# Scope recommendations



## Bowtechshooter68 (Apr 8, 2010)

I recently purchased a Savage .17HMR and need a scope for it. I was wondering what scopes people recommend. I would like to stay around the $200 range. Thanks for the help.


----------



## 3fingervic (Jan 28, 2009)

You should look into Mueller scopes. They have some nice offerings in your price range. Here is one that I thought would be a good choice.

http://www.muelleroptics.com/products/MU3940IGR.html


----------



## old professor (Oct 26, 2008)

Cabelas offers caliber specific scopes in your price range. I just returned from the range from sighting in a 22LR and a 22WMR topped with the Cabelas scopes and they were dead on at each range mark. I am very happy with the Cabelas caliber specific scopes!


----------



## Talntedmrgreen (May 28, 2007)

I put a nikon prostaff on mine for $100 shipped, and have had nothing but fantastic performance for the last 4 (or more?) Years. 3-9x40 is plenty for squirrel, woodchuck, crow, etc. Its a good 20yd scope, and a good 150yrd scope. I picked the silver matte to go with my 93R17BVSS, so it looks good too! Never lost zero after literally, thousands of rounds.
_Posted via Mobile Device_


----------



## ajmorell (Apr 27, 2007)

Talntedmrgreen said:


> I put a nikon prostaff on mine for $100 shipped, and have had nothing but fantastic performance for the last 4 (or more?) Years. 3-9x40 is plenty for squirrel, woodchuck, crow, etc. Its a good 20yd scope, and a good 150yrd scope. I picked the silver matte to go with my 93R17BVSS, so it looks good too! Never lost zero after literally, thousands of rounds.
> _Posted via Mobile Device_


I will second that. I recently replace the Bushnell Banner I had on my 22WMR with a Nikon Prostaff 3-9x40. It is a very good scope for the money. I think the 3-9x40 goes for around $150, but if you don't mind spending the extra $50 check out the Bushnell Elite 3200. I have a 3200 3-9x40 mounted on my X-Bolt and to say it is excellent is an understatement.


----------



## Talntedmrgreen (May 28, 2007)

ajmorell said:


> I will second that. I recently replace the Bushnell Banner I had on my 22WMR with a Nikon Prostaff 3-9x40. It is a very good scope for the money. I think the 3-9x40 goes for around $150, but if you don't mind spending the extra $50 check out the Bushnell Elite 3200. I have a 3200 3-9x40 mounted on my X-Bolt and to say it is excellent is an understatement.


There are some fine examples of durable, quality glass for folks on a budget.
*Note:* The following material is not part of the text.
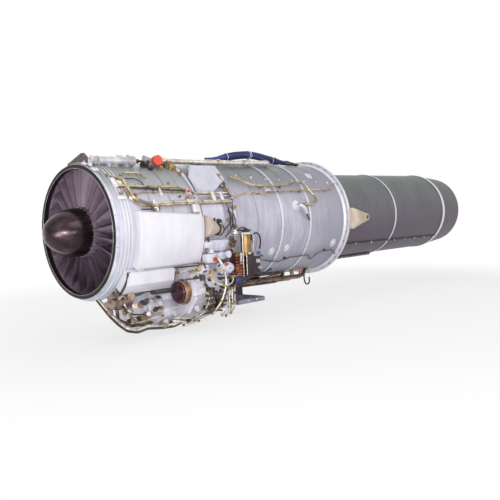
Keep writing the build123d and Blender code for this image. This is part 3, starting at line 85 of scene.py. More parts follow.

I'd have a hard time putting more $$ into what I use very frequently as a brushgun. That thing gets handled & bumped around quite a bit. It would be a bummer to damage a $500+ scope!
_Posted via Mobile Device_


----------



## ajmorell (Apr 27, 2007)

Talntedmrgreen said:


> There are some fine examples of durable, quality glass for folks on a budget. I'd have a hard time putting more $$ into what I use very frequently as a brushgun. That thing gets handled & bumped around quite a bit. It would be a bummer to damage a $500+ scope!
> _Posted via Mobile Device_


I agree. It doesn't make sense to me to put a $500 scope on a $200 gun IMO, especially a rimfire.


----------



## M1Garand (Apr 12, 2006)

I have a Prostaff on my 22 LR and I like it. A good scope that's not a lot of money. Others are as said, Mueller and you can get some Leupolds for under $200.


----------



## Bowtechshooter68 (Apr 8, 2010)

Thanks for the suggestions. After some research I think I'm going with the Nikon Prostaff 3-9x40.


----------



## Violator22 (Nov 10, 2004)

Laugh if you want, get a BSA Sweet 17, they are the best scope for the purpose. BSA scopes are usually pretty low class, but the the Sweet 17 and Sweet 22 get good reviews at rimfire central, and they will not break the bank. Dad put one on his 10/22 that was converted to 17hm2, and it is a tack driver out at 100 yards. Les


----------



## glockman55 (Mar 9, 2006)

ajmorell said:


> I agree. It doesn't make sense to me to put a $500 scope on a $200 gun IMO, especially a rimfire.


You can never spend too much on good glass. as the saying goes, spend at least twice as much on your scope as you did for your Rifle.:chillin:


----------



## joe allen (Dec 23, 2008)

I have that gun and I put the bsa sweet 17 on it and I can hit a dime at 100 yd.


----------



## Talntedmrgreen (May 28, 2007)

I liked the sweet 17, but it would only hold zero if left in my rifle case. I never had confidence in it, and returned it after only a couple boxes of ammo. Maybe they are more reliable now? Side by side with some other, the glass was subpar as well. They look cool though!
_Posted via Mobile Device_


----------



## glockman55 (Mar 9, 2006)

Talntedmrgreen said:


> I liked the sweet 17, but it would only hold zero if left in my rifle case. I never had confidence in it, and returned it after only a couple boxes of ammo. Maybe they are more reliable now? Side by side with some other, the glass was subpar as well. They look cool though!
> _Posted via Mobile Device_


 I think that's where some get the impression that these cheaply priced scopes are as good as the higher priced quality scopes. They sight them in on their Rifles and only shoot it once a year, ( during Deer season) and say it's still dead on...LOL


----------



## Violator22 (Nov 10, 2004)

Just so ya'll will know where I am coming from on this, I use Sightron SII's on my centerfire rifles, I have a Sightron SI on my 10-22, Have shot Dad's 17 with the sweet 17, and it did impress me for it value of price, and yeah, for a rimfire cartridge, I would buy a Sweet 17 from BSA. FWIW, I prefer Sightron over Leupolds.


----------